3 thoughts on “The Persecution of my Gentle-Man Caller

  1. The question about “previous” sexual discretions was impromptu. Of course the average male would be caught off guard and hesitate to answer that. It’s been most of our experiences that answering that type of question leads to problems…..

    Posted by Los | June 4, 2012, 10:26 am
  2. Love this Post “NikkiP”…I find it interesting that [in my experience of course] some men find it diffcult to disclose at almost anytime, when they are “caught off guard” This is 2012, we are all big boys and girls and thusly, should all diplomatically and respectably be able to ask various adult questions during the building phase an association.

    There was a time when “how many children do you have”‘ used to be an “awkward” question…now-a-days that’s like asking is “it raining outside?”. It might be taboo to ask a guy “so, have you ever been with or desired to be with a man”, but [sorry fellas] it is a necessary evil. As long as the words “down-low” and “bi” exists the whole “how dare you, I just broke up with my girlfriend 3 months ago…I’m alllll man” look [you give me] means abso-friggin-lutely nothin’. In comparison, I can, however, recall a guy who felt we were “cool enough” to chat about my favorite positions after only associating for like a week. Now that is a bit much. However, if I was diggin’ on him enough, hey…I’m grown and it’s ok to be a little flirtatious at times, right?. Now as a woman, I don’t want him to think I am wide open like that, but I don’t want him to think I am sexually repressed…what to do, what to do? So, I told him “we have plenty of time to get in to all of that…sex stuff is easy”, but I will say this…” and gave him one quick flirty answer. Just as I predicted…he took that and ran…In assuming he could persuade me to disclose more and trying to tap into any potential insecurities I have as a single woman [which at 35, very few], he asked more questions, that I felt were not appropriate for 1 week in. “Come on,” he says, “we are grown…its really no big deal”. But it is and I simply did not feel like going into all of that [and am not obligated to explain why]. I would imagine this might be true for both men and women in some cases, so I can empathize all the same. Just respectfully decline or say you are not quite up for that line of questioning right now [be real with folks]. If the connection is there, they will be just as interseted tommorow to find out and will be comfortable and respectful of boundaries as the relationship grows. “You shouldn’t count one out becuase they are not in your headspace at the same time you are”, just play it by ear and enjoy the convo until the topic is revisisted.

    I agree that various questions generally come at certain stages, but the only two people to determine a particular stage is the couple themselves. If the vibes are definitely decent, but still a little chill just yet…maybe hold off on certain topics…but if you are cool enough for me to [perhpas in your mind, casually] introduce to you to my parents at a family-anything…or cool enough for me to be added to your stable of women by getting the good ride on one night, then both [men and women] should be able to reciprocate a couple of simple [all-be-it uncomfortable] questions. In short…those who can dish it out, should be able to take just the same.

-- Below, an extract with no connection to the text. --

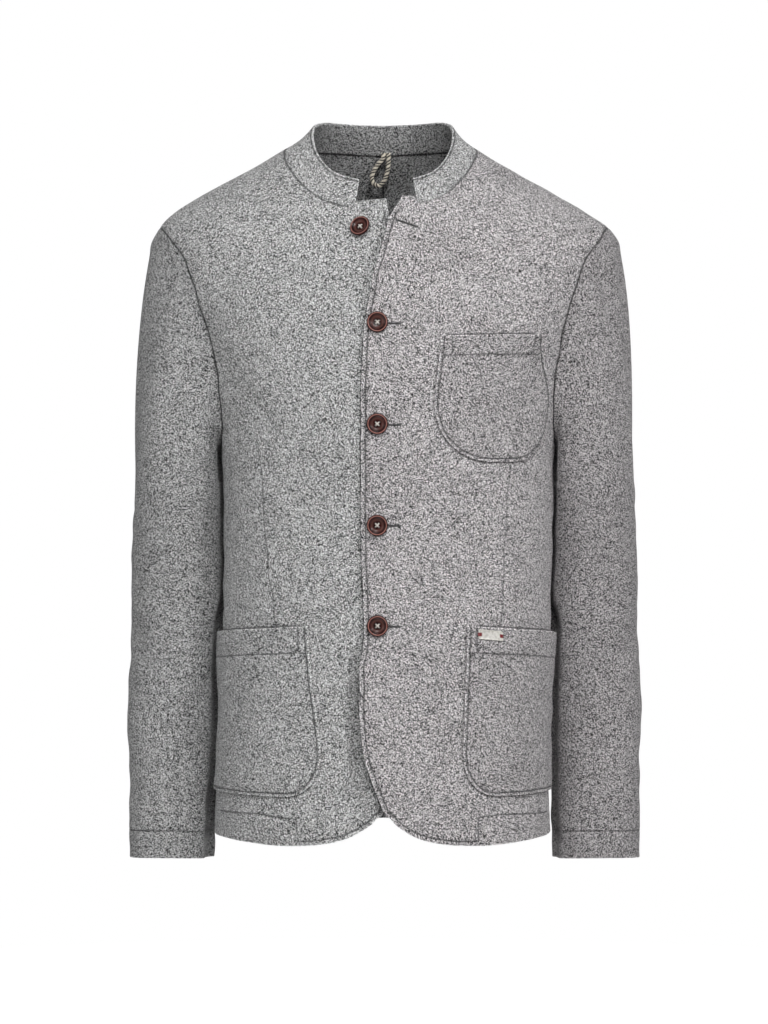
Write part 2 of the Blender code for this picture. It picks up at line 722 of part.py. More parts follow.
def seat(across, height, side, turn=0.0):
    """Where a button lies on a front: facing out, with its back just clear of all cloth behind it."""
    point, normal = front_face(np.array(across), np.array(height), side)
    face = Matrix.Rotation(math.radians(turn), 3, "Z") @ Vector(normal)
    around, share = np.meshgrid(np.linspace(0, 2 * math.pi, 17), [0.35, 0.7, 1.0])
    reach = share * BUTTON_RADIUS
    behind, _ = front_face(across + reach * np.cos(around), height + reach * np.sin(around), side)
    rounding = 1.6 * MM * ease((share - 0.7) / 0.3)
    highest = ((behind - point) @ np.array(face) - rounding).max()
    place = Vector(point) + face * (highest + BUTTON_GAP)
    sideways = Vector((0, 0, 1)).cross(face).normalized()
    return Matrix.Translation(place) @ Matrix((sideways, face.cross(sideways), face)).transposed().to_4x4()


def make_buttons(jacket, cutters):
    shared = button_mesh(cutters)
    add("button_1", shared.copy(), HORN, jacket, seat(*OPEN_BUTTON, -1, -OPEN_BUTTON_TURN))
    for i in range(BUTTONS_CLOSED):
        height = BUTTON_TOP - i * BUTTON_PITCH
        add(f"button_{i + 2}", shared.copy(), HORN, jacket, seat(BUTTON_X, height, 1))


def make_hanger(name, jacket):
    """A loop of twisted cord, sewn at both ends to the foot of the collar inside the back of the neck."""
    route = [
        (0.6, 69.9, 11.5),
        (0.2, 70.2, 7),
        (-4.6, 71, 1),
        (-9.6, 71.6, -6.5),
        (-11.8, 72, -14),
        (-9.4, 72.4, -20.6),
        (-4.6, 72.5, -22.4),
        (0.6, 72.3, -18),
        (4.2, 71.8, -9),
        (5.6, 71, 0),
        (5.8, 70.2, 7),
        (5.8, 69.9, 11.5),
    ]
    points = np.array(route) * MM
    along = np.concatenate([[0], np.cumsum(np.linalg.norm(np.diff(points, axis=0), axis=1))])
    at = np.linspace(0, along[-1], 24)
    fine = np.stack([hermite(along, p, np.gradient(p, along), at) for p in points.T], -1)
    curve = bpy.data.curves.new(name, "CURVE")
    curve.dimensions = "3D"
    curve.bevel_depth = 2.1 * MM
    curve.bevel_resolution = 2
    curve.use_fill_caps = True
    spline = curve.splines.new("POLY")
    spline.points.add(len(fine) - 1)
    for point, place in zip(spline.points, fine):
        point.co = (*place, 1)
    add(name, curve, TWIST, jacket)


def main():
    for obj in list(bpy.data.objects):
        bpy.data.objects.remove(obj)
    jacket = bpy.data.collections.new("blazer")
    cutters = bpy.data.collections.new("cutters")
    bpy.context.scene.collection.children.link(jacket)
    bpy.context.scene.collection.children.link(cutters)
    make_front("front_left", 1, jacket)
    make_front("front_right", -1, jacket)
    make_back("back_left", 1, jacket)
    make_back("back_right", -1, jacket)
    for side, name in ((1, "left"), (-1, "right")):
        seam, whole = SLEEVE_SEAM_STEP, 2 * SIDE_STEPS[1]
        make_sleeve(f"top_sleeve_{name}", side, -seam, seam, jacket)
        make_sleeve(f"under_sleeve_{name}", side, seam, whole - seam, jacket)
    make_collar("collar", jacket)
    make_pockets(jacket)
    make_plate("plate", jacket)
    make_buttons(jacket, cutters)
    make_hanger("hanger_loop", jacket)


main()
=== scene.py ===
# %% [markdown]
# A stand-collar blazer in felted grey wool, filled out as if somebody wore it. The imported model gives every
# piece its place and size. This lesson dresses it: each panel of cloth becomes a fine wall with rolled edges
# on the same form, the sewing is laid on it thread by thread, and each finish is a procedural material.

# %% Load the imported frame
import json
import math

import bpy
import numpy as np
from mathutils import Matrix, Vector

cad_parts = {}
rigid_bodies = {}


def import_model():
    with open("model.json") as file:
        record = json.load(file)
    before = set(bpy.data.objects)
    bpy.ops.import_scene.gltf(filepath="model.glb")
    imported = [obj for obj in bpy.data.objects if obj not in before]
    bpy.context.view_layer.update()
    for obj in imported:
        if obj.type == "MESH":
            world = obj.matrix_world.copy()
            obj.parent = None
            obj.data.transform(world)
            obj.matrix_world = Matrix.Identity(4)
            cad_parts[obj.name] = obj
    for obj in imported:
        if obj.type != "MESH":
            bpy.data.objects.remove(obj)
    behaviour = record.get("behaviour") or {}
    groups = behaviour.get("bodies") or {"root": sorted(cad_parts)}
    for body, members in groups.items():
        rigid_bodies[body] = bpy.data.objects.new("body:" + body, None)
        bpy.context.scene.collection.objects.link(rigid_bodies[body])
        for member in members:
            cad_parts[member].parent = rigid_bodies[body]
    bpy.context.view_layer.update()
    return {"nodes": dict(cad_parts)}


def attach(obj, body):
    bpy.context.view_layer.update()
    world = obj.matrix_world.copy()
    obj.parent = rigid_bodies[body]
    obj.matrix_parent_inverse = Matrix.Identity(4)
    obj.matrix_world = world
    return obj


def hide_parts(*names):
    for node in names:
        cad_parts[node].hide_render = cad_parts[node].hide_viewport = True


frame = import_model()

MM = 0.001
print("nodes in the frame:", len(frame["nodes"]))

# %% [markdown]
# A real studio would put such a jacket on an invisible form before a white sweep, with big soft lamps at
# both sides of the camera. The camera here stands level with the middle of the jacket, far away, with a
# long lens, as the photograph's straight edges show. Depth of field stays off, so every stitch is sharp.

# %% The camera
CAMERA_PLACE, CAMERA_LENS, CAMERA_SENSOR = (0.001, -3.4, -0.3656), 116, 36


def add_object(name, data):
    """A new object in the scene."""
    made = bpy.data.objects.new(name, data)
    bpy.context.scene.collection.objects.link(made)
    return made


camera = add_object("camera", bpy.data.cameras.new("camera"))
camera.data.lens = CAMERA_LENS
camera.data.sensor_width = CAMERA_SENSOR
camera.location = CAMERA_PLACE
camera.rotation_euler = (math.radians(90), 0, 0)
bpy.context.scene.camera = camera
print("camera", [round(x, 3) for x in camera.location], "lens", camera.data.lens)

# %% [markdown]
# The floor is a pale disc under the hem, bright enough to melt into the white surround, as in the photograph.
# A lamp hangs high in front, a small one at the right throws the shadow of the lapped edge, and a wide weak
# one at the left softens it. The surround shows as white but lights the cloth only a little, so that folds
# and gaps keep their shadows. Every mesh in this lesson, from the floor to the thread, is made from an array
# of points and an array of faces, so the two helpers for that come first.

# %% Meshes from arrays
def mesh_of(name, points, faces):
    """A mesh from an array of points and an array of faces that all have the same number of corners."""
    mesh = bpy.data.meshes.new(name)
    points, faces = np.asarray(points, np.float32).reshape(-1, 3), np.asarray(faces, np.int32)
    mesh.vertices.add(len(points))
    mesh.vertices.foreach_set("co", points.ravel())
    mesh.loops.add(faces.size)
    mesh.loops.foreach_set("vertex_index", faces.ravel())
    mesh.polygons.add(len(faces))
    mesh.polygons.foreach_set("loop_start", np.arange(0, faces.size, faces.shape[1], dtype=np.int32))
    mesh.update(calc_edges=True)
    mesh.shade_smooth()
    return mesh


def set_values(mesh, label, values):
    """One number for each point of a mesh, under a name that a material can read."""
    mesh.attributes.new(label, "FLOAT", "POINT").data.foreach_set("value", values)


def grid_faces(rows, columns, around=False):
    """Four-cornered faces of a grid of points; the last column joins the first where it goes all round."""
    number = np.arange(rows * columns).reshape(rows, columns)
    if around:
        number = np.hstack([number, number[:, :1]])
    corners = number[:-1, :-1], number[:-1, 1:], number[1:, 1:], number[1:, :-1]
    return np.stack(corners, -1).reshape(-1, 4)


# %% The studio
FLOOR, FLOOR_RADIUS, FLOOR_GREY, FLOOR_GLOW = -1.0, 1.5, 0.6, 0.9
SURROUND_SEEN, SURROUND_LIGHT = 1.0, 0.22
LAMPS = {
    "lamp_front": ((0.35, -2.9, 1.6), (0, 0, -0.2), 1.0, 49),
    "lamp_right": ((1.9, -2.2, 0.9), (0, 0, -0.3), 0.5, 23),
    "lamp_left": ((-2.3, -2.7, 0.5), (0, 0, -0.4), 1.2, 16),
}


def disc(radius, rings=12, sides=96):
    """Rings of points about the origin at the floor's height, from the rim inward."""
    turn = np.linspace(0, 2 * math.pi, sides, endpoint=False)
    far = np.linspace(radius, 0.001, rings)[:, None]
    points = np.stack([far * np.cos(turn), far * np.sin(turn), FLOOR + 0 * far * turn], -1)
    return mesh_of("floor", points, grid_faces(rings, sides, around=True))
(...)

    Posted by CED | June 6, 2012, 7:34 pm
  3. Man…this post brought back scary memories…it has a little hint of crazy in it, not gonna front. I get the whole “meeting the parents” is a big step in the dating process. But you totally blindsided dude. Yet you go on to say you don’t want to be blindsided. Of course he stumbled on the question. Why do you need to know who he’s slept with? You’re the one now. Plus yall aren’t even committed yet. That’s not fair to him. Plus it’s been my experience that when you tell a woman WHO you’ve slept with it causes more problems instead of easing fears. Yea that random woman that your girl doesn’t really care about is gonna all of a sudden be an issue once she found out you slept with her. Even if yall have absolutely no contact anymore. But let’s say you’re not the jealous type, then there’s the “oh he slept with her so he must think this about me” thoughts. Whether that comparison is positive or negative it’s not good. If you are the star player on the team, there’s no need to worry about who was on the team before you. Especially if it’s not gonna affect your situation presently (ie she’s not a baby mama).

    I really think this boils down to pride though. You don’t want to be digging a guy and suddenly find out a woman has had a piece of your prize. I mean i get it. But I still think it’s ludicrous. Chances are you aren’t the first person to be with him and you probably won’t be the last. You don’t want to get into a relationship that’s a competition between you and the ghosts of his past. That’s a fool’s game.